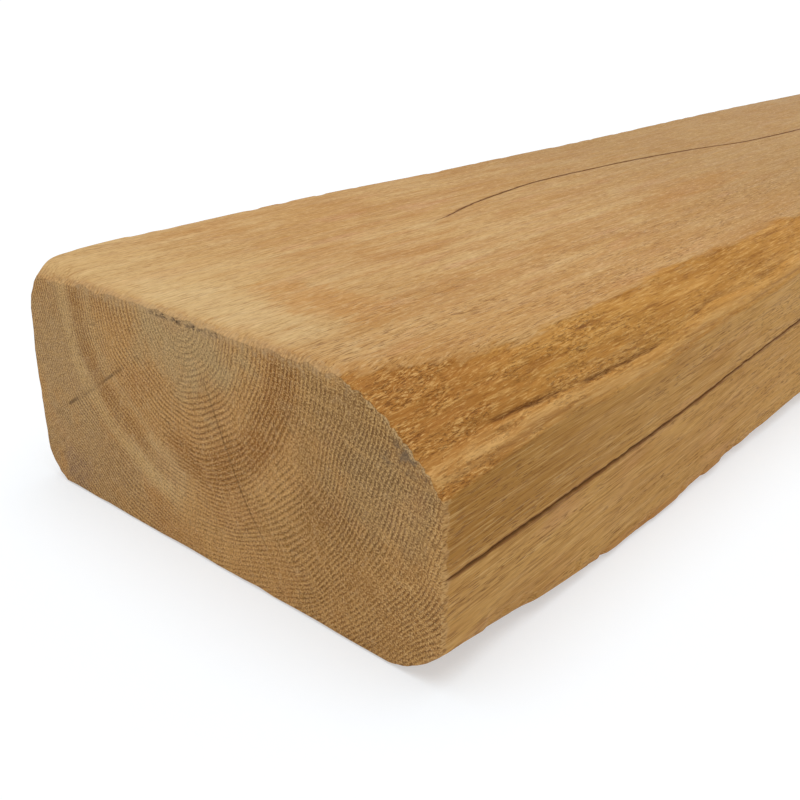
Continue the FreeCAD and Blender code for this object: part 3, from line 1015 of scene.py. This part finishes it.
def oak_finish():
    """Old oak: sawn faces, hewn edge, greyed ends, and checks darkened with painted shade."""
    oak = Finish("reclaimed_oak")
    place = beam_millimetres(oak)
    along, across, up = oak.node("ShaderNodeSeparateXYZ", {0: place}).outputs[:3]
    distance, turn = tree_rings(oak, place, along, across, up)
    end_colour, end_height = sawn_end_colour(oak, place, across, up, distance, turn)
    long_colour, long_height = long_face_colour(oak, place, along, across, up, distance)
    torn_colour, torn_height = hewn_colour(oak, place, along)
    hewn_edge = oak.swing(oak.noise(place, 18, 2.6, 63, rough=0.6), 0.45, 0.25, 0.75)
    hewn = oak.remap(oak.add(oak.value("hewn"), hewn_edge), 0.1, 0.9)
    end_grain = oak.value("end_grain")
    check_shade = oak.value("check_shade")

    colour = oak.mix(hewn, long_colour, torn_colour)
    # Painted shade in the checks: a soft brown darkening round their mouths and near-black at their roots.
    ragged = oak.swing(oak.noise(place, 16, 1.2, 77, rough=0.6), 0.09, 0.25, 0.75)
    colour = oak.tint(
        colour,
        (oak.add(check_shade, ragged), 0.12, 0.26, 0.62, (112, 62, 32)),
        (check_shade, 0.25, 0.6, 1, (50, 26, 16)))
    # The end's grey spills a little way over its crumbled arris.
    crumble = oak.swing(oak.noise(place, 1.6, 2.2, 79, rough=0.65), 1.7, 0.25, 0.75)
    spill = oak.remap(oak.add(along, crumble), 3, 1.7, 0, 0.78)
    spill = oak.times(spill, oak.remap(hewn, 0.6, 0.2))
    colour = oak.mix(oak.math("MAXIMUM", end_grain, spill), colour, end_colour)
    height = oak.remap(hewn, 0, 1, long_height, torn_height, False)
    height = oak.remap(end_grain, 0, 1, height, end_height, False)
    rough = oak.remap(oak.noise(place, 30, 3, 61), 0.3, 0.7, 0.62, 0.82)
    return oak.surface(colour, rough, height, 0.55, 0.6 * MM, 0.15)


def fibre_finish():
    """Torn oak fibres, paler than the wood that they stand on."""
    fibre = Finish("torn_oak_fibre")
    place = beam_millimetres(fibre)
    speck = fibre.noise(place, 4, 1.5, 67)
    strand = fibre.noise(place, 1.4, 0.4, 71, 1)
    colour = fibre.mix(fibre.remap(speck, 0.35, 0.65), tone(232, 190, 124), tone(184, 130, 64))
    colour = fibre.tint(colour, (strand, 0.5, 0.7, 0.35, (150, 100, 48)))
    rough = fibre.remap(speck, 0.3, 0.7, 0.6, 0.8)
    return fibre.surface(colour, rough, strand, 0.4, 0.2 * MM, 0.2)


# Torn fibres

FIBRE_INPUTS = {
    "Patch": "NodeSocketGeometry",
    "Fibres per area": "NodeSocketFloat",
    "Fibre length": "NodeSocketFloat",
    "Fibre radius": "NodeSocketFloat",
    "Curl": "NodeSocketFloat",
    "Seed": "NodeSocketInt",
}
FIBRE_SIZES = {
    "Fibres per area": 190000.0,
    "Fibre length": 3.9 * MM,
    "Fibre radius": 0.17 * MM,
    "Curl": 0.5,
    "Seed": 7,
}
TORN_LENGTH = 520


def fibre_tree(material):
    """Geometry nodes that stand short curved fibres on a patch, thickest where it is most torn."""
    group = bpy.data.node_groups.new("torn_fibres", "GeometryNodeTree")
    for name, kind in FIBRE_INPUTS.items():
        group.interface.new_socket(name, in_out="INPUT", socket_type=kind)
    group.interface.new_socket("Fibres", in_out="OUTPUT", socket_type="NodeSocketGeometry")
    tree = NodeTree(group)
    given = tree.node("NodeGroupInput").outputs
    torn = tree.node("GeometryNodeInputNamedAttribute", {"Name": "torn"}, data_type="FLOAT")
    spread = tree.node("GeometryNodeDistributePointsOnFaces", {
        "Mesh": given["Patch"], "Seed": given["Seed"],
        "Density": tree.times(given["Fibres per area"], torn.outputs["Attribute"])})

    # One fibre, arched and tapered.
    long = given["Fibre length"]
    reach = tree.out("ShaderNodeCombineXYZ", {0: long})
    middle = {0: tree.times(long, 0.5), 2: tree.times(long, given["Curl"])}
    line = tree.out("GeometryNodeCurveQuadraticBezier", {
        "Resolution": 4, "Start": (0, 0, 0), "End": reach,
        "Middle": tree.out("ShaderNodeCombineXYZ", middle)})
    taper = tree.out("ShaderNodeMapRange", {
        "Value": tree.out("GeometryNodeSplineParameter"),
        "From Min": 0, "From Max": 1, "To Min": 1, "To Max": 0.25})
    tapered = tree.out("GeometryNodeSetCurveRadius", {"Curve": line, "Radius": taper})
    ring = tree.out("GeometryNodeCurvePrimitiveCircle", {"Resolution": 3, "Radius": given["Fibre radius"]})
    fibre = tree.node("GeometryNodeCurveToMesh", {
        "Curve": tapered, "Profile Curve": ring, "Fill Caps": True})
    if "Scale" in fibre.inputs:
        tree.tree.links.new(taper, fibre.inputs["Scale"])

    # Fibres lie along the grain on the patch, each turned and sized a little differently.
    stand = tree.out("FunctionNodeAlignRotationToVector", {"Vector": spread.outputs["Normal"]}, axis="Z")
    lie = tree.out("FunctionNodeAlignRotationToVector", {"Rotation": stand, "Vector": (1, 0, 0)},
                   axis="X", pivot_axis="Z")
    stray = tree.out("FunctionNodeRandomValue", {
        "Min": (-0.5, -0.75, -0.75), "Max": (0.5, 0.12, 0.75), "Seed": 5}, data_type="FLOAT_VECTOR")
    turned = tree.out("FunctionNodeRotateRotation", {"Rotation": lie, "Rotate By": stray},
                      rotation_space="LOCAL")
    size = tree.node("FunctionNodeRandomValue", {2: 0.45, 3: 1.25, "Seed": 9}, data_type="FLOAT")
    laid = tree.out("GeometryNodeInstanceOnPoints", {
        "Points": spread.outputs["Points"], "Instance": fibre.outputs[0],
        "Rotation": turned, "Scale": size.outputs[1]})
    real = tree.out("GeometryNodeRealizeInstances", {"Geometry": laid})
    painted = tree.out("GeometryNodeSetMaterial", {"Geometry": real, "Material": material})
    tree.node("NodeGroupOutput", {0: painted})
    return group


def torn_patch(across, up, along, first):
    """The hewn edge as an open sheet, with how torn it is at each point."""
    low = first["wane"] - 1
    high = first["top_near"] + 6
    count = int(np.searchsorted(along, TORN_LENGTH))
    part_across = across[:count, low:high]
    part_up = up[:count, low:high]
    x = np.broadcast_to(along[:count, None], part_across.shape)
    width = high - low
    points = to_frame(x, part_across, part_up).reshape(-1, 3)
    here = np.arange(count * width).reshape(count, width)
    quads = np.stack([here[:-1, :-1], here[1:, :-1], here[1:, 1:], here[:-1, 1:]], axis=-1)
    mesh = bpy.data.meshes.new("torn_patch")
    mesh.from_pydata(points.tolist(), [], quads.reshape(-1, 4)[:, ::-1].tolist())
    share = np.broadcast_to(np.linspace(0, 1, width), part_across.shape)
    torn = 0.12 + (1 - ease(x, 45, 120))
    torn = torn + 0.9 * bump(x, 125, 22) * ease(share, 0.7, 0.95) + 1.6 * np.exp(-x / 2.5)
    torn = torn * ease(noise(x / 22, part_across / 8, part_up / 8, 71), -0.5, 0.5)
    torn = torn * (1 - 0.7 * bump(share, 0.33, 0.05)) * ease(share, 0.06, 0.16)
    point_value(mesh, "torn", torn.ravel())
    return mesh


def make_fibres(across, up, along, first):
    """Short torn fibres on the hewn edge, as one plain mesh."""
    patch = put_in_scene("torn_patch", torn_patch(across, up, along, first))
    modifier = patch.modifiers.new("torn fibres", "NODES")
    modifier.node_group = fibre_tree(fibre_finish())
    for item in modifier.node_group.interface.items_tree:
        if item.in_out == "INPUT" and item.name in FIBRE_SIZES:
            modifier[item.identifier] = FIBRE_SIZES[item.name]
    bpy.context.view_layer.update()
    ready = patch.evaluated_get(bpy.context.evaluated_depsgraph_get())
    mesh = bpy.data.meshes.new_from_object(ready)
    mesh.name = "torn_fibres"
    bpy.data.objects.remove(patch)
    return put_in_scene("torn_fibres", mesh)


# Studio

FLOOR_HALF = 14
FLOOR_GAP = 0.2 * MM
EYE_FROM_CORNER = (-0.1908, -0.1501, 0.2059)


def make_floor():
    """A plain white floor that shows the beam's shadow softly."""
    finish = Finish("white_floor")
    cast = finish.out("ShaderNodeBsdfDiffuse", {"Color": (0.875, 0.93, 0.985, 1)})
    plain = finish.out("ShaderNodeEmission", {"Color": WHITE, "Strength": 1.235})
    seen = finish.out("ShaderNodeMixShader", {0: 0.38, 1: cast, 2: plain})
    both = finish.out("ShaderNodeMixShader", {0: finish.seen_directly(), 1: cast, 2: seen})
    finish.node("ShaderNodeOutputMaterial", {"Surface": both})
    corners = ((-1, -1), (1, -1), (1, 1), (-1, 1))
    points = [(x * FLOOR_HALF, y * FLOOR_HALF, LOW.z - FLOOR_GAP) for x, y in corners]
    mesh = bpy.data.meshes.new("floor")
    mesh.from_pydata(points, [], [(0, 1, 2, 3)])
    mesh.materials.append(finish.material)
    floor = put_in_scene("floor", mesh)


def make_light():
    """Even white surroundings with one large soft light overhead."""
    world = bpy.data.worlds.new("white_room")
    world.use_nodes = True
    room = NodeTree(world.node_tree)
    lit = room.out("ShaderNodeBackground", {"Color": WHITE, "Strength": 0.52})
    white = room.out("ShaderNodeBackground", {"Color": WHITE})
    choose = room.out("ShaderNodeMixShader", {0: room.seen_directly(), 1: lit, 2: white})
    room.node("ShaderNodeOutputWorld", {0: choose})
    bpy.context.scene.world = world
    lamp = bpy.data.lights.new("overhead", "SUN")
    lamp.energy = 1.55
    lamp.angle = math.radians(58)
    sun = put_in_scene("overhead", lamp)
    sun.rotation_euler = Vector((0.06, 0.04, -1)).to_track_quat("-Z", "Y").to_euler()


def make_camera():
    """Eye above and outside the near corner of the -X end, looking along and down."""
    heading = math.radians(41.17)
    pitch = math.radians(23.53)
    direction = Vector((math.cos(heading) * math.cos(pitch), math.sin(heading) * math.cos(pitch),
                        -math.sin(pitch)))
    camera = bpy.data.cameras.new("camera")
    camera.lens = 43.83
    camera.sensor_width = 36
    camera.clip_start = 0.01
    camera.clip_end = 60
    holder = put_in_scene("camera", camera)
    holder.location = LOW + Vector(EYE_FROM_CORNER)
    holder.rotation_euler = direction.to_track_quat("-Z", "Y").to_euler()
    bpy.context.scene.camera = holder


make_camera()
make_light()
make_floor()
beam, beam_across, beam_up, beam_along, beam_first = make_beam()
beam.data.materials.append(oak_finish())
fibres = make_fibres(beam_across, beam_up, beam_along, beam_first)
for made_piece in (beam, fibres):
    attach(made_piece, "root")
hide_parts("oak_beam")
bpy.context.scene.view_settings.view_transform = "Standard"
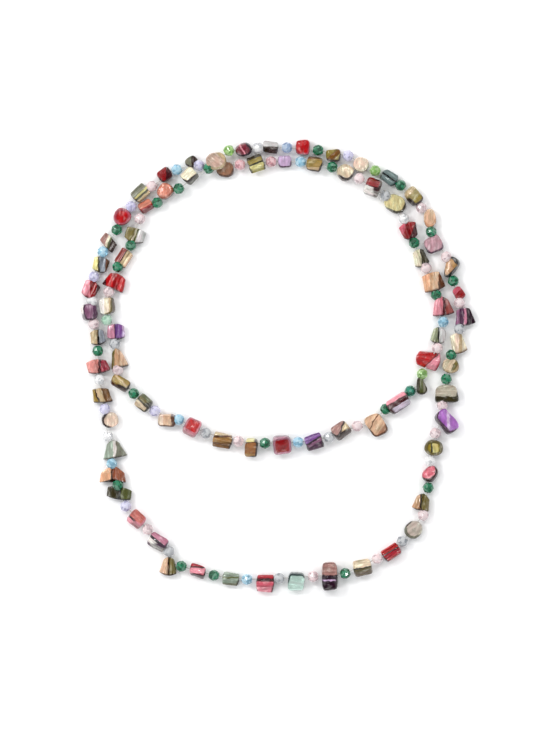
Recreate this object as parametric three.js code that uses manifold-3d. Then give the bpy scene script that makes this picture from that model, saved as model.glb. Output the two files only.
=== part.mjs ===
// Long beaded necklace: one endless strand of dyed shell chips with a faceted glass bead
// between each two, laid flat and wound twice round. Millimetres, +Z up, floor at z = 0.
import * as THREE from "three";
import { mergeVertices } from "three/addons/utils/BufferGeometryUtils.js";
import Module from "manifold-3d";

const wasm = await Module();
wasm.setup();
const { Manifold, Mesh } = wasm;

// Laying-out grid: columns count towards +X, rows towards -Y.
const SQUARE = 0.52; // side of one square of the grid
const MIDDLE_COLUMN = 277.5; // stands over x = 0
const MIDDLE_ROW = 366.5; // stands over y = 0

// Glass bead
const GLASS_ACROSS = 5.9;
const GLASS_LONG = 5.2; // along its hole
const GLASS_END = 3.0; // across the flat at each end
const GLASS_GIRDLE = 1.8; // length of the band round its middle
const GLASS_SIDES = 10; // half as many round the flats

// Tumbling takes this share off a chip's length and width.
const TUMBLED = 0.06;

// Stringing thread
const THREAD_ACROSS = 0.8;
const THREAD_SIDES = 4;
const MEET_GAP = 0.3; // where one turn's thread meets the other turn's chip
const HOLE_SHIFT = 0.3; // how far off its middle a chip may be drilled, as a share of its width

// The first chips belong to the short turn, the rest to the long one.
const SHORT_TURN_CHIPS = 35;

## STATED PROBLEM
Print exactly the lines above, starting at the line that contains "Recreate this object" and ending with the last line of the records, both included.

## THE OUTPUT
Recreate this object as parametric three.js code that uses manifold-3d. Then give the bpy scene script that makes this picture from that model, saved as model.glb. Output the two files only.
=== part.mjs ===
// Long beaded necklace: one endless strand of dyed shell chips with a faceted glass bead
// between each two, laid flat and wound twice round. Millimetres, +Z up, floor at z = 0.
import * as THREE from "three";
import { mergeVertices } from "three/addons/utils/BufferGeometryUtils.js";
import Module from "manifold-3d";

const wasm = await Module();
wasm.setup();
const { Manifold, Mesh } = wasm;

// Laying-out grid: columns count towards +X, rows towards -Y.
const SQUARE = 0.52; // side of one square of the grid
const MIDDLE_COLUMN = 277.5; // stands over x = 0
const MIDDLE_ROW = 366.5; // stands over y = 0

// Glass bead
const GLASS_ACROSS = 5.9;
const GLASS_LONG = 5.2; // along its hole
const GLASS_END = 3.0; // across the flat at each end
const GLASS_GIRDLE = 1.8; // length of the band round its middle
const GLASS_SIDES = 10; // half as many round the flats

// Tumbling takes this share off a chip's length and width.
const TUMBLED = 0.06;

// Stringing thread
const THREAD_ACROSS = 0.8;
const THREAD_SIDES = 4;
const MEET_GAP = 0.3; // where one turn's thread meets the other turn's chip
const HOLE_SHIFT = 0.3; // how far off its middle a chip may be drilled, as a share of its width

// The first chips belong to the short turn, the rest to the long one.
const SHORT_TURN_CHIPS = 35;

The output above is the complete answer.